Why mention Debs? The crises he lived through and faced as a Socialist are not too different from the situations we find ourselves in no. This article is intended to be a primer for discussion within the left on how we develop our media to ensure we don’t have movements built around individuals, instead building movements founded upon strong ideas and methods that can deliver the change we need.

One of the key tasks for left media now, already alluded to in this article, is to critically evaluate and shape Corbynism. This means identifying and analysing potential weaknesses in this newly labelled, fresh form of 1970s social democracy. We can’t forget that the Labour Party is still divided and it will take more than support for Corbyn to oust the enemy within, truly democratising the party and taking Corbynism from being a movement around one man and his ideas, to being a movement of the working class – organised by itself, for itself (as a mass party). As much as breaking the flawed analysis put forward by the mainstream press with our own reporting is important, it is equally important to provide media forms that allow our own analyses to develop and to encourage healthy debate within the many movements that are opposed to the today’s status quo.

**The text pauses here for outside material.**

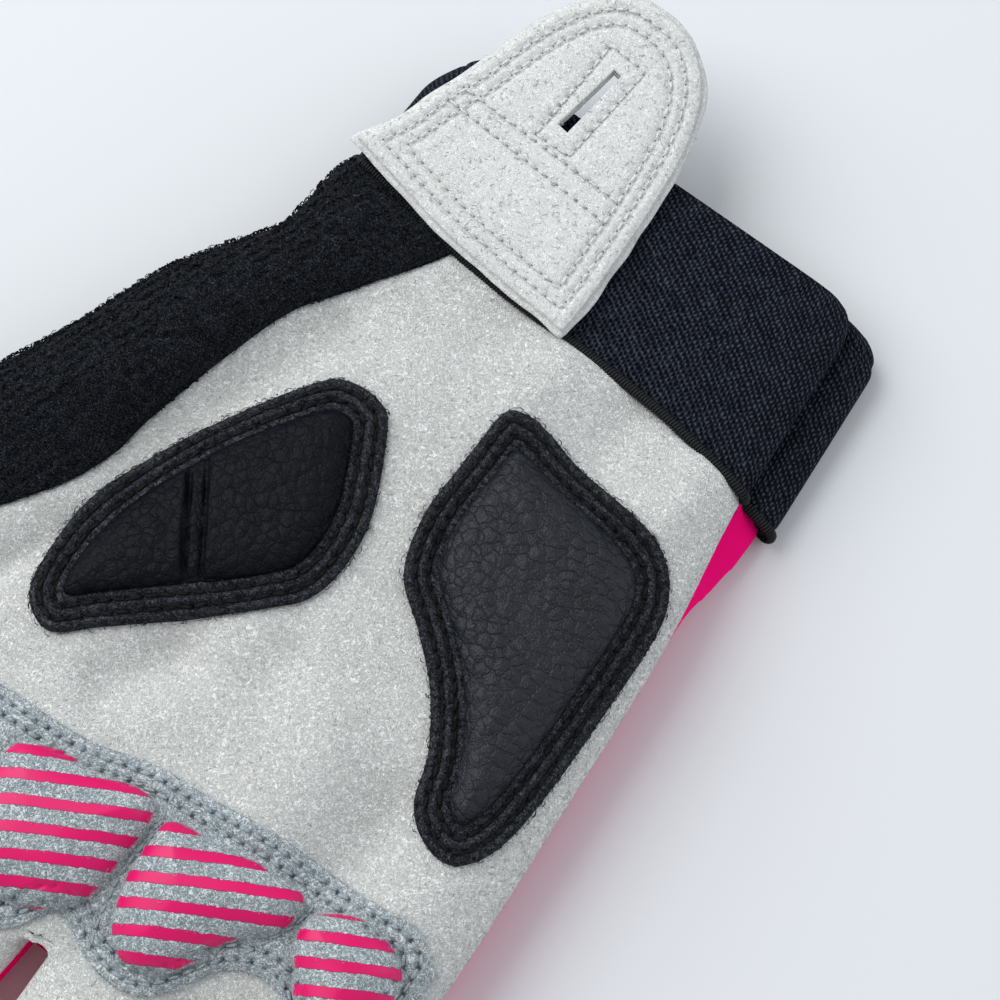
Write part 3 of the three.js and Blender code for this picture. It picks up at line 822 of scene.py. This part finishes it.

This means breaking away from the Canary model of responding to mainstream media criticism with unabashed, uncritical praise for Corbyn and the sometimes over exaggerated accounts of his performances in PMQs sessions. Media isn’t the best or sole method of delivering political education, but in today’s society it is the fastest and most easily accessible. The successes that Corbynism has enjoyed so far shows that people are hungry for an alternative and want media outlets that are capable of articulating that alternative.